## EXERCISE GOAL
Every line with the word "This" in it should be extracted from the data that follows.

## MATERIAL PROVIDED
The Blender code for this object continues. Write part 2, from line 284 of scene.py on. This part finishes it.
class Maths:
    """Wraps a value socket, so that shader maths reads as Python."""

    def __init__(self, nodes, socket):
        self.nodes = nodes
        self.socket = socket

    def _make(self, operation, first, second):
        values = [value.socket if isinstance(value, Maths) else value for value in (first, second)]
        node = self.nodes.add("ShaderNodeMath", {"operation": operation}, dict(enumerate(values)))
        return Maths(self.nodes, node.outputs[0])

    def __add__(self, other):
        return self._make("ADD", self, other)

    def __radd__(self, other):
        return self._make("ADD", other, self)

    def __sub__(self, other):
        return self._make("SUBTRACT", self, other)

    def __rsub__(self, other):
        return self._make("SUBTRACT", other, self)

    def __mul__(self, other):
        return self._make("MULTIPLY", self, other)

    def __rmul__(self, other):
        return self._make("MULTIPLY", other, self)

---

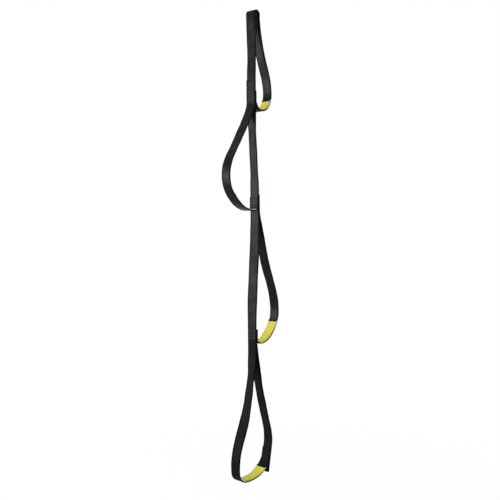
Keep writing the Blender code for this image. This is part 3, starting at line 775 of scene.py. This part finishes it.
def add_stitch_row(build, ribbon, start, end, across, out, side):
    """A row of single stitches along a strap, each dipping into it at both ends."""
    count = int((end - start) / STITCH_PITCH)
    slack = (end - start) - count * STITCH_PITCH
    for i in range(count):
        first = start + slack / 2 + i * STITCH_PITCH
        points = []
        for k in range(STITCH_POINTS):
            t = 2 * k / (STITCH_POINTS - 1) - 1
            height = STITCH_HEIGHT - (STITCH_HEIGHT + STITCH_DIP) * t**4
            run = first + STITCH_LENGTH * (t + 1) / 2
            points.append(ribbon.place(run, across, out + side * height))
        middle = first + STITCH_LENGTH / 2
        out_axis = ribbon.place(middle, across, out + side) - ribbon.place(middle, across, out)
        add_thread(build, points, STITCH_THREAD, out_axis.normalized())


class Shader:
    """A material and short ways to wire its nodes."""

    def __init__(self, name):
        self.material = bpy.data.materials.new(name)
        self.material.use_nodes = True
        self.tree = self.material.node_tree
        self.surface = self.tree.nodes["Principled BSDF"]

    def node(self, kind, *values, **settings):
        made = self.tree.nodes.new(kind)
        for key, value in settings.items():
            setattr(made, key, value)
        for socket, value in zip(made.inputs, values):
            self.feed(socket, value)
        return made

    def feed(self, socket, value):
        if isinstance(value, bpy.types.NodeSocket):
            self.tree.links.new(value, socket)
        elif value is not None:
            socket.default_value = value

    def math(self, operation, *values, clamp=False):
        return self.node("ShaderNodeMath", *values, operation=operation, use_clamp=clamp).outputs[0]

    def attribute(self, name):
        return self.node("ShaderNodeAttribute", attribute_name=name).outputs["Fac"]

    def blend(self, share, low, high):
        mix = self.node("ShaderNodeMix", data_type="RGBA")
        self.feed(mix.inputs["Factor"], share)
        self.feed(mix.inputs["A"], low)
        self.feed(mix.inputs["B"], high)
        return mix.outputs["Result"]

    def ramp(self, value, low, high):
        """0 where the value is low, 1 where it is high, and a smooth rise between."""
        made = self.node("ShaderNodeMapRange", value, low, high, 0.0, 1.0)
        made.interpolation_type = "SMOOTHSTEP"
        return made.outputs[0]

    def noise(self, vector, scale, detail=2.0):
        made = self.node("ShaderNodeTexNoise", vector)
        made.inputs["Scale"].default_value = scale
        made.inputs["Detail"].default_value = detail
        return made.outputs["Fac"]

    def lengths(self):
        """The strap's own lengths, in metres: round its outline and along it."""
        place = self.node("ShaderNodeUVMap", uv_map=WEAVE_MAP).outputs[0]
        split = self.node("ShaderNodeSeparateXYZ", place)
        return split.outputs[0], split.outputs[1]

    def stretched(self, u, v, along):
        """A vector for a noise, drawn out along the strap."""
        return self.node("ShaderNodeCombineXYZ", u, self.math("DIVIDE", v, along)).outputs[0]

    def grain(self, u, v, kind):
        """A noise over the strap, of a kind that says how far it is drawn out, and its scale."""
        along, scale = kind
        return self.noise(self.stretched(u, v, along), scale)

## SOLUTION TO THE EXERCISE
The Blender code for this object continues. Write part 2, from line 284 of scene.py on. This part finishes it.
Keep writing the Blender code for this image. This is part 3, starting at line 775 of scene.py. This part finishes it.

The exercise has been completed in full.